Exercise.
Copy out the line that contains "Continue the build123d", the line that contains "ink = bmesh.new()", and every line between them, exactly, and nothing else.

Data supplied.
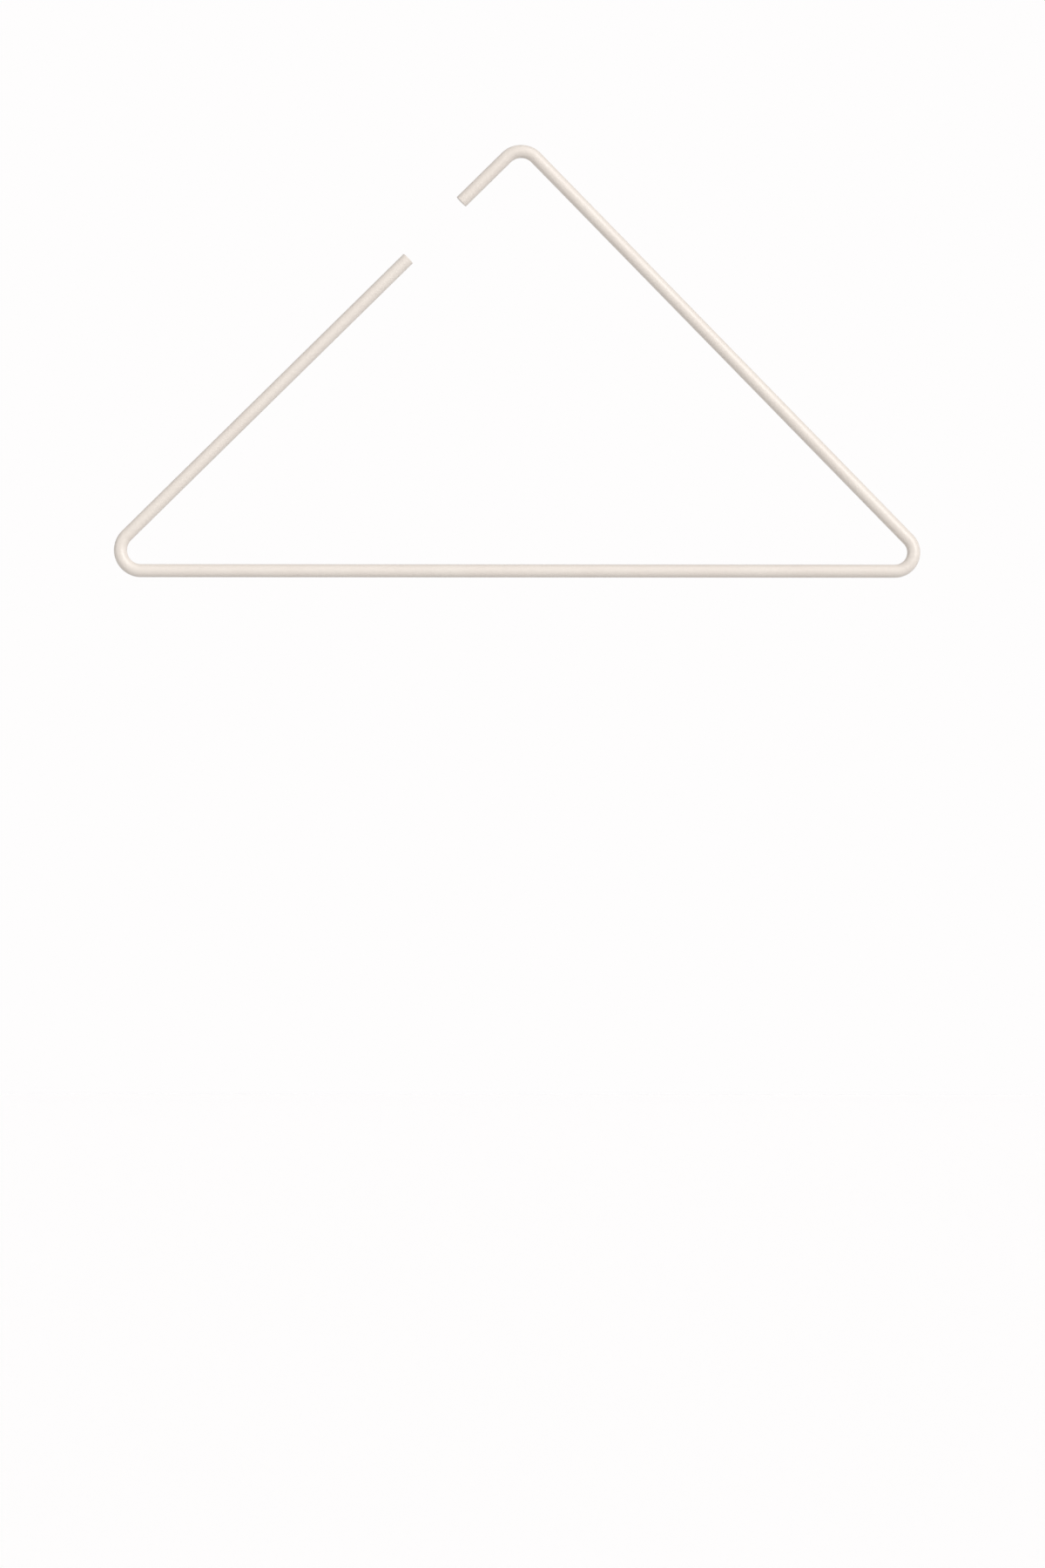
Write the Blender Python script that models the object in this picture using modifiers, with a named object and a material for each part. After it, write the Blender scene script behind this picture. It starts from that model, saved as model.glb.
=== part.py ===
---
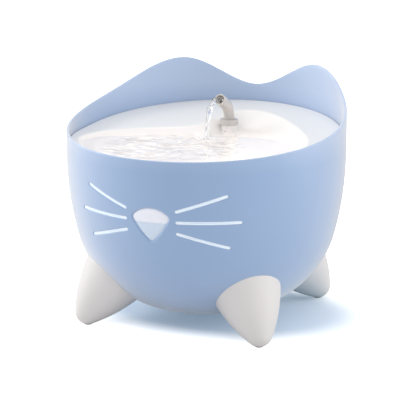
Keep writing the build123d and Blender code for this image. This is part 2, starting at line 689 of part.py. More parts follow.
--
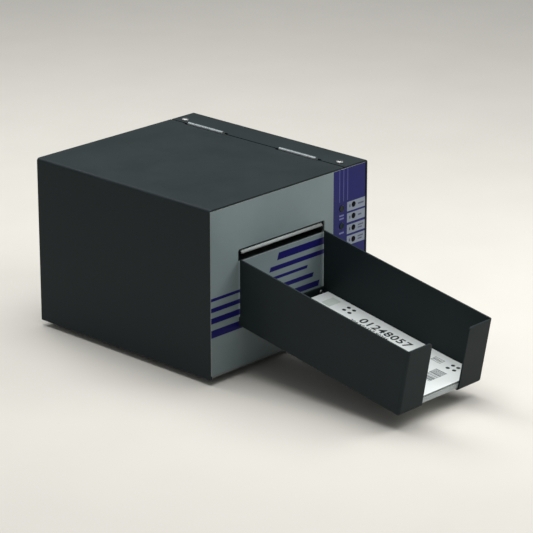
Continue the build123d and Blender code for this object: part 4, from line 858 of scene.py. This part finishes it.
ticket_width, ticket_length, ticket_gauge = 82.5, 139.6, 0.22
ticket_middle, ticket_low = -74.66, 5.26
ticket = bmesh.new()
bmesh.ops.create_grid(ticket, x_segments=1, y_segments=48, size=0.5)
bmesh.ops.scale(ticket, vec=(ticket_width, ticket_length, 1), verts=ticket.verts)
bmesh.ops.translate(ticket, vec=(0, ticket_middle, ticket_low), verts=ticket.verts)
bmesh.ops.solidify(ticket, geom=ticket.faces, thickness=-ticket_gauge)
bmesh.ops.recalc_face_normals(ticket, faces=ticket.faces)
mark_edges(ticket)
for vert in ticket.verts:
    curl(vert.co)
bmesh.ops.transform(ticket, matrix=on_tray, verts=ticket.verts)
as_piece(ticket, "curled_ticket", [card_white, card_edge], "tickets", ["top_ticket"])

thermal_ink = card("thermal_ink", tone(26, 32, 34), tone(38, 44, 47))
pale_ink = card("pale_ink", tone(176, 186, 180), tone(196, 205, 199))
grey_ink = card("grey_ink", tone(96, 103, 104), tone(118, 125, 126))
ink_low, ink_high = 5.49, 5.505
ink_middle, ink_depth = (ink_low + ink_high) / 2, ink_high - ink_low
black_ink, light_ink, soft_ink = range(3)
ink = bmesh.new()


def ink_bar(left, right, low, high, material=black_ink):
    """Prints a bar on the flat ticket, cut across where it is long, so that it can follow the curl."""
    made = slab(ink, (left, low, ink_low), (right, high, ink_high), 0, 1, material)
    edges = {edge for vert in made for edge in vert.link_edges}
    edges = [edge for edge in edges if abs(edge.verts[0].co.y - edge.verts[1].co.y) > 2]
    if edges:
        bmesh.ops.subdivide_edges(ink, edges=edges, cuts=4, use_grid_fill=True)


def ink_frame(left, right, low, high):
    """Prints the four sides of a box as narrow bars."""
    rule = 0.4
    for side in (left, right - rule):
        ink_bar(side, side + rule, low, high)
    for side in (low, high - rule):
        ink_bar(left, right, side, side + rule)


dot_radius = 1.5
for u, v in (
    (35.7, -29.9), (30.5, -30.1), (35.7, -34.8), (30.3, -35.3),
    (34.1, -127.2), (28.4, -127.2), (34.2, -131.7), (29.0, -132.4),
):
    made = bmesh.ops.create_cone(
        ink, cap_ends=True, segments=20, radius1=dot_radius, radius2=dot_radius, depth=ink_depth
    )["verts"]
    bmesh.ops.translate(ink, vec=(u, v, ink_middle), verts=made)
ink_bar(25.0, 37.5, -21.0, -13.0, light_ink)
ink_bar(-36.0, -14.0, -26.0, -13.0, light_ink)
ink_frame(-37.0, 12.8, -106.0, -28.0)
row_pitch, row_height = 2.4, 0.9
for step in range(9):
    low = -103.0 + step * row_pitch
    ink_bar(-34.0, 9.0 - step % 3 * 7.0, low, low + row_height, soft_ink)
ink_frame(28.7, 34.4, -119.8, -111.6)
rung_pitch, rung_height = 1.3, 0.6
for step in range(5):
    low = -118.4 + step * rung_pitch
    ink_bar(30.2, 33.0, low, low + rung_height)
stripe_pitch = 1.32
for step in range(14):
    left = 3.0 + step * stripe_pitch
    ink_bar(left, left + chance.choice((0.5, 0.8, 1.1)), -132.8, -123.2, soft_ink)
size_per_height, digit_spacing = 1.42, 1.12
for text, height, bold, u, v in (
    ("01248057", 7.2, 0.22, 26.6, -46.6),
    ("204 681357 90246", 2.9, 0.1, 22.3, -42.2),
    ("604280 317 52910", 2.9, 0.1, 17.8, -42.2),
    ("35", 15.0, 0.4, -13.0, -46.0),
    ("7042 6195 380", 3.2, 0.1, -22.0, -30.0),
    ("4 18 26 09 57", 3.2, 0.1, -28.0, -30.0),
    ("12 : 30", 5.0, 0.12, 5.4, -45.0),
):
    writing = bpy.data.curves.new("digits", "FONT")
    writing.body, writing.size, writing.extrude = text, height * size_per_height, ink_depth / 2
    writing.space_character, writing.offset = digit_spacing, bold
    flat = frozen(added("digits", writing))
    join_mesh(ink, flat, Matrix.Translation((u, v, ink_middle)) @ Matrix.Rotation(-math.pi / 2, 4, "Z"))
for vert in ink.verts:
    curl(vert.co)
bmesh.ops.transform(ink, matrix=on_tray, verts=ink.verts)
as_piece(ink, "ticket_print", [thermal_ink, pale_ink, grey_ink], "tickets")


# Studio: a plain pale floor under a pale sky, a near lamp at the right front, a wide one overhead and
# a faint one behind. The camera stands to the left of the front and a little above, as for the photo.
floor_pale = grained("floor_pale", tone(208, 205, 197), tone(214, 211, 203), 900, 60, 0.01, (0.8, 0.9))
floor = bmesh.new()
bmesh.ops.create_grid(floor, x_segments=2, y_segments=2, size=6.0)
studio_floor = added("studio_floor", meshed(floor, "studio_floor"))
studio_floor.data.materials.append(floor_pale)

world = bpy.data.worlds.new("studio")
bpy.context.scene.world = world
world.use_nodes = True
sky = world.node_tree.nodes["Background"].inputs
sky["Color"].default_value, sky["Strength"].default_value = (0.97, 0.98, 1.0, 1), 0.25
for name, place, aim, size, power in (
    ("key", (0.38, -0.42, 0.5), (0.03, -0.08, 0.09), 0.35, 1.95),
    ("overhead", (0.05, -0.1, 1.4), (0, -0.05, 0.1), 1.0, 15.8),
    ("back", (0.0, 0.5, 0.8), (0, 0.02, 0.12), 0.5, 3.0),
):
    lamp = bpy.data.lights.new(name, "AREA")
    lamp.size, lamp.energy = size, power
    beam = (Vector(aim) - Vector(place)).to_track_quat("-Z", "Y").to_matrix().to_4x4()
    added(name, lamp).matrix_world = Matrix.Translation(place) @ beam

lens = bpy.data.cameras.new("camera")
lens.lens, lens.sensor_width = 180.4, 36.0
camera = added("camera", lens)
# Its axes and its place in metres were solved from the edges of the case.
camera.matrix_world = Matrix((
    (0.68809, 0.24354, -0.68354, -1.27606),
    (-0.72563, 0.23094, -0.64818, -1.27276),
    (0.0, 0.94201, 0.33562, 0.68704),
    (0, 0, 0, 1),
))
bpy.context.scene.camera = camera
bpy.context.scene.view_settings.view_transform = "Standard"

Expected output.
Continue the build123d and Blender code for this object: part 4, from line 858 of scene.py. This part finishes it.
ticket_width, ticket_length, ticket_gauge = 82.5, 139.6, 0.22
ticket_middle, ticket_low = -74.66, 5.26
ticket = bmesh.new()
bmesh.ops.create_grid(ticket, x_segments=1, y_segments=48, size=0.5)
bmesh.ops.scale(ticket, vec=(ticket_width, ticket_length, 1), verts=ticket.verts)
bmesh.ops.translate(ticket, vec=(0, ticket_middle, ticket_low), verts=ticket.verts)
bmesh.ops.solidify(ticket, geom=ticket.faces, thickness=-ticket_gauge)
bmesh.ops.recalc_face_normals(ticket, faces=ticket.faces)
mark_edges(ticket)
for vert in ticket.verts:
    curl(vert.co)
bmesh.ops.transform(ticket, matrix=on_tray, verts=ticket.verts)
as_piece(ticket, "curled_ticket", [card_white, card_edge], "tickets", ["top_ticket"])

thermal_ink = card("thermal_ink", tone(26, 32, 34), tone(38, 44, 47))
pale_ink = card("pale_ink", tone(176, 186, 180), tone(196, 205, 199))
grey_ink = card("grey_ink", tone(96, 103, 104), tone(118, 125, 126))
ink_low, ink_high = 5.49, 5.505
ink_middle, ink_depth = (ink_low + ink_high) / 2, ink_high - ink_low
black_ink, light_ink, soft_ink = range(3)
ink = bmesh.new()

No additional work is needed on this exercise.